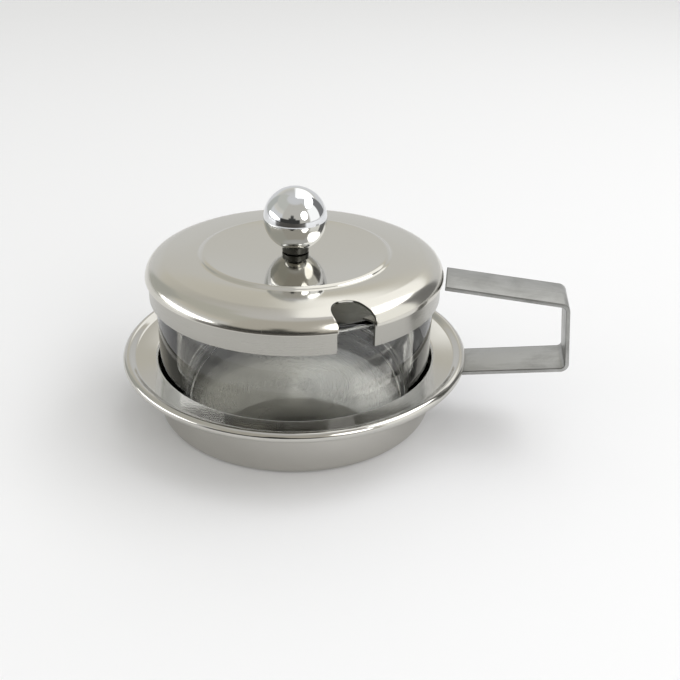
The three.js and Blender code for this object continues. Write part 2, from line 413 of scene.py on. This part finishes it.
shadedFloorSteel = steel("shadedFloorSteel", shadedFloorLook)
wellSteel = steel("wellSteel", wellLook)
flangeSteel = steel("flangeSteel", flangeLook)
polishedSteel = steel("polishedSteel", polishedLook)
skirtSteel = steel("skirtSteel", ringLook)


def makeStripSteel(name, look):
    # flat strip: cloudy stains, fine hairs along its length, small pits, and painted shade along the long arrises and
    # on the end beside the lid
    material, tree, shader = newMaterial(name, look["light"], Metallic=1.0)
    place = objectPlace(tree)
    grain = noiseOver(tree, place, look["grain"], Detail=4.0, Roughness=0.7)
    marks = useGroup(tree, handling, Scale=look["markScale"], Contrast=look["marks"])
    low, high = look["rough"]
    rough = mathNode(tree, "MULTIPLY_ADD", marks, high - low, low)
    rough = mathNode(tree, "MULTIPLY_ADD", grain, look["grainRough"], rough)
    tree.links.new(rough, shader.inputs["Roughness"])
    pits = addNode(tree, "ShaderNodeTexVoronoi", Scale=look["pitScale"], Randomness=1.0)
    tree.links.new(place, pits.inputs["Vector"])
    chosen = mathNode(tree, "GREATER_THAN", pits.outputs["Color"], look["pitChoice"])
    pit = mathNode(tree, "MULTIPLY", chosen, mathNode(tree, "LESS_THAN", pits.outputs["Distance"], look["pitSize"]))
    stains = useGroup(tree, handling, Scale=look["stainScale"], Contrast=look["stains"])
    hair = noiseOver(tree, stretched(tree, place, look["hairs"]), 1.0, Detail=3.0, Roughness=0.6)
    hair = mathNode(tree, "MULTIPLY_ADD", hair, look["hairShare"], -look["hairShare"] / 2)
    cloudy = clamped(tree, mathNode(tree, "ADD", stains, hair))
    colour = mixColours(tree, cloudy, look["dark"], look["light"])
    colour = mixColours(tree, mathNode(tree, "MULTIPLY", pit, look["pitShare"]), colour, look["pit"])
    parts = splitPlace(tree, place)
    # painted shade: the long arrises and the end beside the lid are mixed towards the pits' dark colour
    arris = smoothRamp(tree, mathNode(tree, "ABSOLUTE", parts["Y"]), *look["arris"])
    end = mathNode(tree, "MULTIPLY", mathNode(tree, "LESS_THAN", parts["X"], look["end"][0]),
                   mathNode(tree, "GREATER_THAN", parts["Z"], look["end"][1]))
    edgeShade = mathNode(tree, "MULTIPLY", mathNode(tree, "MAXIMUM", arris, end), look["edgeShade"])
    tree.links.new(mixColours(tree, edgeShade, colour, look["pit"]), shader.inputs["Base Color"])
    height = mathNode(tree, "SUBTRACT", mathNode(tree, "MULTIPLY", grain, look["grainHeight"]), pit)
    bumpFrom(tree, shader, height, look["depth"])
    return material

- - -

## What to work on
Quote each line above in full, word for word.

## Complete answer
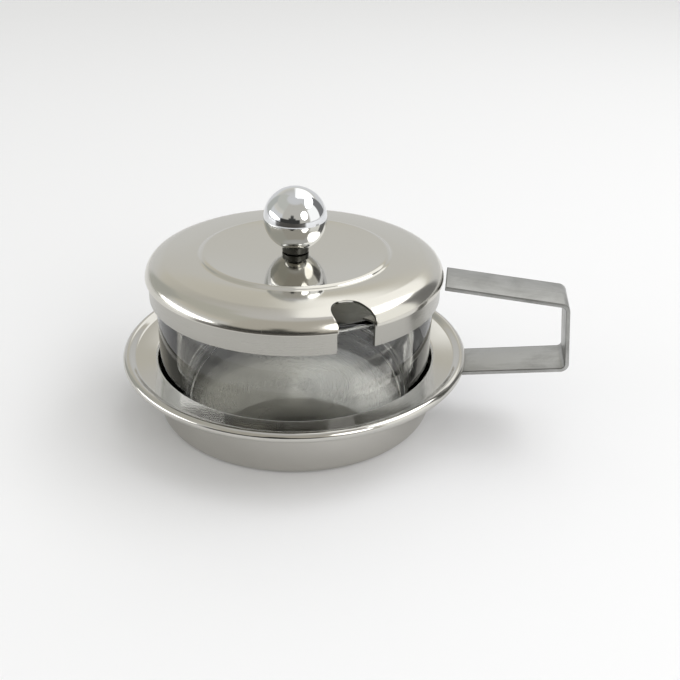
The three.js and Blender code for this object continues. Write part 2, from line 413 of scene.py on. This part finishes it.
shadedFloorSteel = steel("shadedFloorSteel", shadedFloorLook)
wellSteel = steel("wellSteel", wellLook)
flangeSteel = steel("flangeSteel", flangeLook)
polishedSteel = steel("polishedSteel", polishedLook)
skirtSteel = steel("skirtSteel", ringLook)


def makeStripSteel(name, look):
    # flat strip: cloudy stains, fine hairs along its length, small pits, and painted shade along the long arrises and
    # on the end beside the lid
    material, tree, shader = newMaterial(name, look["light"], Metallic=1.0)
    place = objectPlace(tree)
    grain = noiseOver(tree, place, look["grain"], Detail=4.0, Roughness=0.7)
    marks = useGroup(tree, handling, Scale=look["markScale"], Contrast=look["marks"])
    low, high = look["rough"]
    rough = mathNode(tree, "MULTIPLY_ADD", marks, high - low, low)
    rough = mathNode(tree, "MULTIPLY_ADD", grain, look["grainRough"], rough)
    tree.links.new(rough, shader.inputs["Roughness"])
    pits = addNode(tree, "ShaderNodeTexVoronoi", Scale=look["pitScale"], Randomness=1.0)
    tree.links.new(place, pits.inputs["Vector"])
    chosen = mathNode(tree, "GREATER_THAN", pits.outputs["Color"], look["pitChoice"])
    pit = mathNode(tree, "MULTIPLY", chosen, mathNode(tree, "LESS_THAN", pits.outputs["Distance"], look["pitSize"]))
    stains = useGroup(tree, handling, Scale=look["stainScale"], Contrast=look["stains"])
    hair = noiseOver(tree, stretched(tree, place, look["hairs"]), 1.0, Detail=3.0, Roughness=0.6)
    hair = mathNode(tree, "MULTIPLY_ADD", hair, look["hairShare"], -look["hairShare"] / 2)
    cloudy = clamped(tree, mathNode(tree, "ADD", stains, hair))
    colour = mixColours(tree, cloudy, look["dark"], look["light"])
    colour = mixColours(tree, mathNode(tree, "MULTIPLY", pit, look["pitShare"]), colour, look["pit"])
    parts = splitPlace(tree, place)
    # painted shade: the long arrises and the end beside the lid are mixed towards the pits' dark colour
    arris = smoothRamp(tree, mathNode(tree, "ABSOLUTE", parts["Y"]), *look["arris"])
    end = mathNode(tree, "MULTIPLY", mathNode(tree, "LESS_THAN", parts["X"], look["end"][0]),
                   mathNode(tree, "GREATER_THAN", parts["Z"], look["end"][1]))
    edgeShade = mathNode(tree, "MULTIPLY", mathNode(tree, "MAXIMUM", arris, end), look["edgeShade"])
    tree.links.new(mixColours(tree, edgeShade, colour, look["pit"]), shader.inputs["Base Color"])
    height = mathNode(tree, "SUBTRACT", mathNode(tree, "MULTIPLY", grain, look["grainHeight"]), pit)
    bumpFrom(tree, shader, height, look["depth"])
    return material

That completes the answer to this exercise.